Sure we wouldn't be caught dead without our smartphones, our keys (unless we need to use our smartphones because we're locked out), and cash (because lady boomers know better than to carry only plastic), but there are countless other little annoyances that we should always be prepared for. We asked our Facebook fans to tell us what they wouldn't be caught dead without in their purses (or cargo pants, as some readers suggested).
Here are the five summer essentials you should keep with you at all times, ladies.
1. A mini hand-held fan.
We like to consider this part of our menopause survival kit. Hot flashes don't schedule their appointments. They show up, unannounced, likely when you're traveling in a packed car, when the AC isn't working (or at least that's what it feels like). Trust us.
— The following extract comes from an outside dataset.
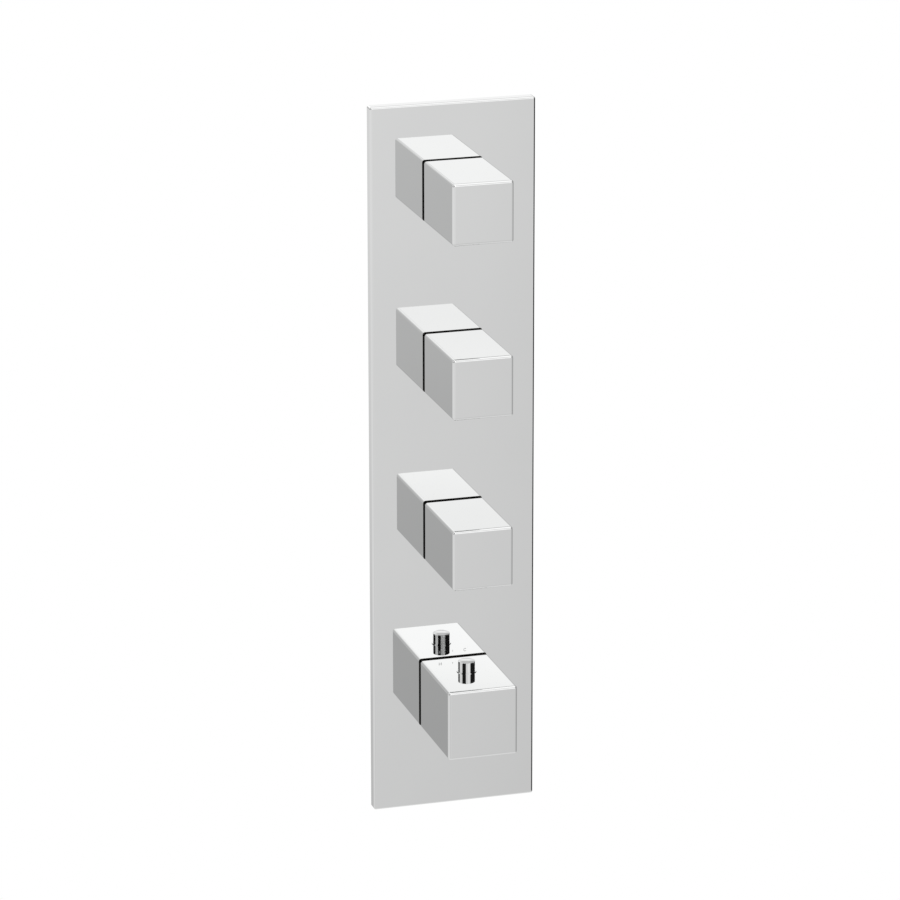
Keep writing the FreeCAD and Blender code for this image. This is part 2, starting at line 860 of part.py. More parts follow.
# ---- Check valves in the inlets ------------------------------------------------------
strainer_height = 2.5
cage_bottom = check_mouth + strainer_height
cage_top = check_top - hand_gap
poppet_seat = cage_bottom + 3.0
poppet_radius = check_radius - 3.2
poppet_top = poppet_seat + 2.5
poppet_stem = 1.5
guide_bottom = cage_top - 6.0
guide_top = guide_bottom + 2.0


def check_cage():
    outer = check_radius - seat_fit
    inner = poppet_radius + 0.7
    cage = turned_z([
        (poppet_radius - 1.8, cage_bottom), (outer, cage_bottom), (outer, cage_top),
        (inner, cage_top), (inner, poppet_seat), (poppet_radius - 1.8, poppet_seat),
    ])
    arms = [
        block(-inner - 0.5, inner + 0.5, -1.5, 1.5, guide_bottom, guide_top),
        block(-1.5, 1.5, -inner - 0.5, inner + 0.5, guide_bottom, guide_top),
        rod_z(poppet_stem + 1.5, guide_bottom, guide_top),
    ]
    return joined([cage] + arms).cut(rod_z(poppet_stem + running_fit, guide_bottom, guide_top))


def check_poppet():
    return turned_z([
        (0, poppet_seat), (poppet_radius, poppet_seat), (poppet_radius, poppet_top),
        (poppet_stem, poppet_top), (poppet_stem, guide_top), (0, guide_top),
    ])


def check_spring():
    return coil_z(poppet_stem + 1.6, 0.8, poppet_top, guide_bottom, 4)


def strainer():
    outer = check_radius - seat_fit
    ring = ring_z(outer, outer - 1.5, check_mouth, cage_bottom)
    bars = []
    for offset in (-4.5, 0, 4.5):
        reach = math.sqrt((outer - 0.7) ** 2 - offset ** 2)
        bars.append(block(-reach, reach, offset - 0.5, offset + 0.5, check_mouth, check_mouth + 1))
        bars.append(block(offset - 0.5, offset + 0.5, -reach, reach, check_mouth, check_mouth + 1))
    return joined([ring] + bars)


# ---- Write every sub-part ------------------------------------------------------------
os.makedirs("parts", exist_ok=True)

write("cover_plate", [cover_plate()])
write("plate_seal", [plate_seal()])
write("valve_body", [valve_body()])
write("gallery_plug", [gallery_plug()])
write("mounting_rail", [mounting_rail()])
write("rail_screws", rail_screws())

flow_pieces = {
    "bonnet": flow_bonnet(),
    "fixed_disc": fixed_disc(),
    "seat_seal": seat_seal(),
    "plate_nut": plate_nut(flow_neck, plate_nut_wall, flow_nut_front),
    "handle": flow_handle(),
    "insert": handle_insert(flow_drive_back, flow_drive_front),
    "spindle": flow_spindle(),
    "turning_disc": turning_disc(),
    "grub_screw": grub_screw(flow_drive_back, flow_drive_front),
}
for station, height in flow_stations.items():
    for piece, solid in flow_pieces.items():
        write(station + "_" + piece, [placed(solid, 0, 0, height)])

temperature_pieces = {
    "thermostat_bonnet": thermostat_bonnet(),
    "thermostat_plate_nut": plate_nut(thermostat_neck, thermostat_nut_wall, thermostat_nut_front),
    "stop_ring": stop_ring(),
    "mixing_sleeve": mixing_sleeve(),
    "temperature_handle": temperature_handle(),
    "temperature_insert": handle_insert(temperature_drive_back, temperature_drive_front),
    "temperature_spindle": temperature_spindle(),
    "temperature_grub_screw": grub_screw(temperature_drive_back, temperature_drive_front),
    "regulating_nut": regulating_nut(),
    "overload_spring": overload_spring(),
    "wax_element": wax_element(),
    "mixing_spool": mixing_spool(),
    "return_spring": return_spring(),
    "button_ring": button_ring(),
    "safety_button": safety_button(),
    "stop_latch": stop_latch(),
    "button_spring": button_spring(),
}
for piece, solid in temperature_pieces.items():
    write(piece, [placed(solid, 0, 0, temperature_z)])

seals = [placed(stem_seal(stem_radius, flow_neck_front), 0, 0, z) for z in flow_stations.values()]
seals.append(placed(stem_seal(temperature_stem, thermostat_neck_front), 0, 0, temperature_z))
write("stem_seals", seals)

for side, name in ((-1, "hot"), (1, "cold")):
    x = side * inlet_offset
    write(name + "_check_cage", [placed(check_cage(), x, inlet_depth, 0)])
    write(name + "_poppet", [placed(check_poppet(), x, inlet_depth, 0)])
    write(name + "_check_spring", [placed(check_spring(), x, inlet_depth, 0)])
write(
    "inlet_strainers",
    [placed(strainer(), side * inlet_offset, inlet_depth, 0) for side in (-1, 1)],
)
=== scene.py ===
# %% [markdown]
# # A concealed thermostatic shower valve in mirror chrome
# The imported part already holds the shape, the size and the joints of the valve. This lesson
# dresses it: it sets the camera, builds the studio that the chrome reflects, gives every
# piece its finish, and adds the small things that are too fine for the solids.
#
# All lengths are in metres: X to the right, Y into the wall, Z up.

# %% Load the frame
import bpy
import bmesh
import math
from mathutils import Matrix, Vector


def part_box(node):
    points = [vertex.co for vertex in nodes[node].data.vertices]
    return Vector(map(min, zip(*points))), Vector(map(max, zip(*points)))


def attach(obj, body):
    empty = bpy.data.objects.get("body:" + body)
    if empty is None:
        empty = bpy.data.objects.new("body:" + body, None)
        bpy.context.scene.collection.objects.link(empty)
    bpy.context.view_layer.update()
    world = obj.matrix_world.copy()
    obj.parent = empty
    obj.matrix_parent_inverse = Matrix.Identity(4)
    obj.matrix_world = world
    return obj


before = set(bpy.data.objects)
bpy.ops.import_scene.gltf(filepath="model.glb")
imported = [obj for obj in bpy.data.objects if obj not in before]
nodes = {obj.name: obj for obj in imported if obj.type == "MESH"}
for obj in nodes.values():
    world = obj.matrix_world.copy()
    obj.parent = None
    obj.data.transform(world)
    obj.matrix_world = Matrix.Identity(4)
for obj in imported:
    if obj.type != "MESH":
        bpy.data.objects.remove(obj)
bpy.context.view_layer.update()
mm = 0.001
full_turn = 2 * math.pi
print("pieces in the frame:", len(nodes))

# %% [markdown]
# ## Where things are
# The dressing has to sit on the solids: marks above a handle, threads in a bore, rings around
# an axis. The places could be typed in again, but then a change of size would leave them
# behind. So nearly all of them are read from the box of the piece that carries them, and only
# the few that no box shows are named here.

# %% Plate and handles
plate_low, plate_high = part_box("cover_plate")
plate_face = plate_low.y
flow_names = ("upper", "middle", "lower")
handle_names = [name + "_handle" for name in flow_names] + ["temperature_handle"]
handle_boxes = {name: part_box(name) for name in handle_names}
stations = {name: (low.z + high.z) / 2 for name, (low, high) in handle_boxes.items()}
for name, station in stations.items():
    print(name, "stands at z =", round(station, 4))

# %% Mouths of the body
body_low, body_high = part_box("valve_body")
outlet_depth = 36 * mm
outlet_bore = 9.32 * mm
outlet_outer = 14.52 * mm
outlet_thread = 14 * mm
inlet_bore = 12.06 * mm
inlet_outer = 16.0 * mm
inlet_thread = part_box("inlet_strainers")[0].z - body_low.z

along_x, along_y, along_z = Vector((1, 0, 0)), Vector((0, 1, 0)), Vector((0, 0, 1))
mouths = []
for name in flow_names:
    start = Vector((body_high.x, outlet_depth, stations[name + "_handle"]))
    mouths.append((name + "_outlet", start, -along_x, outlet_bore, outlet_thread))
for name in ("hot", "cold"):
    cage_low, cage_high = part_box(name + "_check_cage")
    start = (cage_low + cage_high) / 2
    start.z = body_low.z
    mouths.append((name + "_inlet", start, along_z, inlet_bore, inlet_thread))
print("mouths:", [name for name, *rest in mouths])

# %% [markdown]
# ## The camera
# A picture of a tall plate can be taken from close by, with strong perspective, or from far
# away through a long lens. The catalogue picture has nearly parallel edges, so the camera
# stands three metres away, a little to the left and above. It looks along three angles, and
# its place is worked out backwards from where the middle of the plate should appear.

# %% Camera
camera_bearing = math.radians(16.57)
camera_pitch = math.radians(17.07)
camera_roll = math.radians(0.067)
camera_distance = 3.0942
plate_right_of_middle = 2.365 * mm
plate_below_middle = 6.385 * mm
lens_length = 188.66
sensor_width = 36.0

forward = Vector((
    math.sin(camera_bearing) * math.cos(camera_pitch),
    math.cos(camera_bearing) * math.cos(camera_pitch),
    -math.sin(camera_pitch),
))
level_right = Vector((math.cos(camera_bearing), -math.sin(camera_bearing), 0.0))
level_down = forward.cross(level_right)
right = level_right * math.cos(camera_roll) + level_down * math.sin(camera_roll)
down = forward.cross(right)
target = Vector((0.0, plate_face, 0.0))
place = target - right * plate_right_of_middle - down * plate_below_middle
place = place - forward * camera_distance

camera_data = bpy.data.cameras.new("camera")
camera_data.lens = lens_length
camera_data.sensor_width = sensor_width
camera = bpy.data.objects.new("camera", camera_data)
bpy.context.scene.collection.objects.link(camera)
axes = Matrix((right, -down, -forward)).transposed().to_4x4()
camera.matrix_world = Matrix.Translation(place) @ axes
bpy.context.scene.camera = camera
print("camera at", [round(value, 3) for value in place])

# %% [markdown]
# ## Helpers for shader nodes
# Every finish below is a small graph of nodes. Written out in full, each graph would be a
# page of links, so these helpers add a node and fill its sockets in one call. A value that is
# itself a socket is linked, and any other value is set.

# %% Nodes and arithmetic
def fill(tree, socket, value):
    """Link a socket to another socket, or give it a plain value."""
    if isinstance(value, bpy.types.NodeSocket):
        tree.links.new(value, socket)
    else:
        socket.default_value = value


def add(tree, kind, sockets=None, **settings):
    """Add a node, set its properties, and fill its sockets, named or numbered."""
    node = tree.nodes.new("ShaderNode" + kind)
    for key, value in settings.items():
        setattr(node, key, value)
    for key, value in (sockets or {}).items():
        fill(tree, node.inputs[key], value)
    return node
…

Do yourself a favor and treat yourself to a little hand-held electric fan to help you through your heated moments this summer... because the restaurant menu, your notebook, or a stack of papers just aren't as fun to fan yourself with. (P.S. they also make fans that spray you with a cooling mist!)
2. Reading glasses.
As we've said before, after 50, you should really have a nice pair of reading glasses with a sturdy, stylish frame. No more of those dollar-store cheapies cluttered around the house. That being said, unstylish reading glasses are better than being without them. When you're on the go this summer, you won't want to toss your pricy frames in your beach bag with everything else your family insists you carry. We suggest buying a few pairs of affordable, yet sturdy travel glasses to throw in the bags you use most. Make sure they're sleek enough that they won't bulk up your bag, but also stylish, and with a strong case that can withstand the weight of your other beach necessities.
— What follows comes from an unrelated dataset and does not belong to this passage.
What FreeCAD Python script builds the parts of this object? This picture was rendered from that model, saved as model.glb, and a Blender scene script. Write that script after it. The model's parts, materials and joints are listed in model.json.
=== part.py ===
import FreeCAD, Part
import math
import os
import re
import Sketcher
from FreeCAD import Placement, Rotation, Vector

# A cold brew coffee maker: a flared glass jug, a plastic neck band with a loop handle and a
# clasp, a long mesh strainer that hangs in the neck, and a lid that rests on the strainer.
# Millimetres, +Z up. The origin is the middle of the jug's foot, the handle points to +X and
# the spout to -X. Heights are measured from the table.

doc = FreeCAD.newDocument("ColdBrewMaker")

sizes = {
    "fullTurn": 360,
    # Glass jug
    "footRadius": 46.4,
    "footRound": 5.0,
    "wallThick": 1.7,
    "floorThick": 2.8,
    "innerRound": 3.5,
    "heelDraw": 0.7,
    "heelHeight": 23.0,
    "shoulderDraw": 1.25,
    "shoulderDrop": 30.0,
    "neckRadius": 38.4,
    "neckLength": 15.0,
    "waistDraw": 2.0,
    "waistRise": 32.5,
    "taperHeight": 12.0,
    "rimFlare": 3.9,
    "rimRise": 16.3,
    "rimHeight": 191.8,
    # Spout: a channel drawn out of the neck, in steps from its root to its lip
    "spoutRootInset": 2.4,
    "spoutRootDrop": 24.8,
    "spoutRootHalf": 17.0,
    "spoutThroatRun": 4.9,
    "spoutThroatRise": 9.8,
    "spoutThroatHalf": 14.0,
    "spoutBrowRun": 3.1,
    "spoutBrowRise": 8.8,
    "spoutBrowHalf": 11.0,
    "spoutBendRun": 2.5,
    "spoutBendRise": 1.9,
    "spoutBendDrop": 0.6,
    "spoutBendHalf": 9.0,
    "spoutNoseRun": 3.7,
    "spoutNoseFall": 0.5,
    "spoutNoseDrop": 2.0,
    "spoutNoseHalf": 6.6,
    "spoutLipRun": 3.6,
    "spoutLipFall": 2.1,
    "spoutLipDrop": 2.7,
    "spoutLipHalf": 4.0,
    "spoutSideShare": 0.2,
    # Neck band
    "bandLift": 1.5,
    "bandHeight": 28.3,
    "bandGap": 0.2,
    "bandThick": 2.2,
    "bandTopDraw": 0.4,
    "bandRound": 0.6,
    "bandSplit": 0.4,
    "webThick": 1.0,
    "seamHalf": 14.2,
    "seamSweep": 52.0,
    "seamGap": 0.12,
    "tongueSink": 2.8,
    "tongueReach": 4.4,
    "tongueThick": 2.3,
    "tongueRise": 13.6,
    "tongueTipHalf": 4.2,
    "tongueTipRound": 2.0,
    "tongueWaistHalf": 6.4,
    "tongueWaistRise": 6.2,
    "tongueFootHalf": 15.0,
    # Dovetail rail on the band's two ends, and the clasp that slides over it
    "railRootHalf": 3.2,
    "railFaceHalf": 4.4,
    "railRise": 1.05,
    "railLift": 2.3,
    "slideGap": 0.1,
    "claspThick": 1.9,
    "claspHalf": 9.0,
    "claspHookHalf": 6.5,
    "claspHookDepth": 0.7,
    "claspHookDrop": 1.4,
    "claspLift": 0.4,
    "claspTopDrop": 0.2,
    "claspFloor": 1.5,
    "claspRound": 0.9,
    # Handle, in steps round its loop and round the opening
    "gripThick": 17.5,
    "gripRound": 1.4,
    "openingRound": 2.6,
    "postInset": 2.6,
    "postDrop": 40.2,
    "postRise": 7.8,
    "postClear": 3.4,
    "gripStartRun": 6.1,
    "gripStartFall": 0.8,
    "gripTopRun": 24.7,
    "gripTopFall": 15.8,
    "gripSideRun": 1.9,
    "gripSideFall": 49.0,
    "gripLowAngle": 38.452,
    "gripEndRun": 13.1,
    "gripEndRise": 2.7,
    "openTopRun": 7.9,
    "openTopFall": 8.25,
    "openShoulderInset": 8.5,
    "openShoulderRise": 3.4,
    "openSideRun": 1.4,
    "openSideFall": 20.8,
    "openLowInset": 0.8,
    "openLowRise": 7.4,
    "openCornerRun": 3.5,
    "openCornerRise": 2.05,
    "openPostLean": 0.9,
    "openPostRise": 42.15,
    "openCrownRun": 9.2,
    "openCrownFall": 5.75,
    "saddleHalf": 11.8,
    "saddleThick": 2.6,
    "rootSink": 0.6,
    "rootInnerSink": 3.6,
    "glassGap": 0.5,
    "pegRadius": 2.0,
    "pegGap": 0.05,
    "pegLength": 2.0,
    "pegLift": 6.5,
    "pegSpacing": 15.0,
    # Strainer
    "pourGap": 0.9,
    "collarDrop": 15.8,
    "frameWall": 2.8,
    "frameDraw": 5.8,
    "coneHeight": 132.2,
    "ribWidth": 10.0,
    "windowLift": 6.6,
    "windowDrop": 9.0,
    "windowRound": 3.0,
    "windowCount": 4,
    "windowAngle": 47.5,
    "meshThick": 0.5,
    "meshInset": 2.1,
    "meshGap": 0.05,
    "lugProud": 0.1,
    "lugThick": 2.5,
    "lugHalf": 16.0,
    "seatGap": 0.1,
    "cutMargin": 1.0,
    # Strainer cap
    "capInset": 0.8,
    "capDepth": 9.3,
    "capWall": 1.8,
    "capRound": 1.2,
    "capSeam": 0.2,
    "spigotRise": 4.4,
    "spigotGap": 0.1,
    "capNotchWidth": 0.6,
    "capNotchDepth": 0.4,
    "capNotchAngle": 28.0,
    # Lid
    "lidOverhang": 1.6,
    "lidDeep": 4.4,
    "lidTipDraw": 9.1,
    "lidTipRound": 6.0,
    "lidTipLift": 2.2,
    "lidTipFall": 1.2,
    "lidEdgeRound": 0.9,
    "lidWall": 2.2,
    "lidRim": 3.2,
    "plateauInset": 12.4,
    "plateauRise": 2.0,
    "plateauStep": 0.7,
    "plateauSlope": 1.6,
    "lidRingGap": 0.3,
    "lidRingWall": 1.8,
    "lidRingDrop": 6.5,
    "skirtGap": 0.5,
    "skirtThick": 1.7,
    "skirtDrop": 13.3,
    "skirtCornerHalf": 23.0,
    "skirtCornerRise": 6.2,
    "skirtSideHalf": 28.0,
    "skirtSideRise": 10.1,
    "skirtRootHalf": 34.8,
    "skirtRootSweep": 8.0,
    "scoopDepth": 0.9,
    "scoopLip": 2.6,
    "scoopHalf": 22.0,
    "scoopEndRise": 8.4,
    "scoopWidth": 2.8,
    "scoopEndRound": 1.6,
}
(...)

3. Stain removal wipes/pen.
Summer is the best time of the year with food, festivals, and fun. But it's also the messiest and sweatiest. Everything you eat ends up dripping all over you, from ice cream sundaes with hot fudge, to ketchup off the loaded hot dog, to the sangria you enjoy on those warm nights. We daren't say our whites are the whitest this season. Next time you're in the checkout aisle, instead of mulling over which chocolate bar to buy, make sure you grab a stain removal pen or wipes from the impulse buys section. They are sure to be there. They will be a lifesaver when you've spilled wine on your new white dress at the start of your evening.
4. SPF, SPF, and more SPF.
Sunburn is never cute. And besides being painful and looking horrible, it's actually really really bad for you. Not only can excessive exposure to UV rays cause skin cancer, it's estimated that 90 percent of skin aging is caused by the sun. And we all know prevention is the best cure when it comes to wrinkles, age spots, and the like. Don't forget to protect yourself by wearing SPF daily. Sun hats and full sleeves can only protect you so much. Grab some portable tubes of sunscreen and throw them in your bags.
And another thing, don't forget to protect your lips! Winter isn't the only time we're slathering on the lip balm. Summer heat can be drying and leave your lips dehydrated, so make sure to get a balm which contains some SPF.
5. Floss or toothpicks.
That corn on the cob seemed like a good idea, and so did the ribs, until you're washing it all down with some iced tea and can feel something stuck between your teeth. So instead of sitting there, trying to (indiscreetly) suck the remnants out of your teeth, make sure you've got some floss or a toothpick handy. You'll resist the urge to cut the evening short so you can go home and relieve your gums, and who knows, you might even help out another poor soul who's suffering from post-cob misery.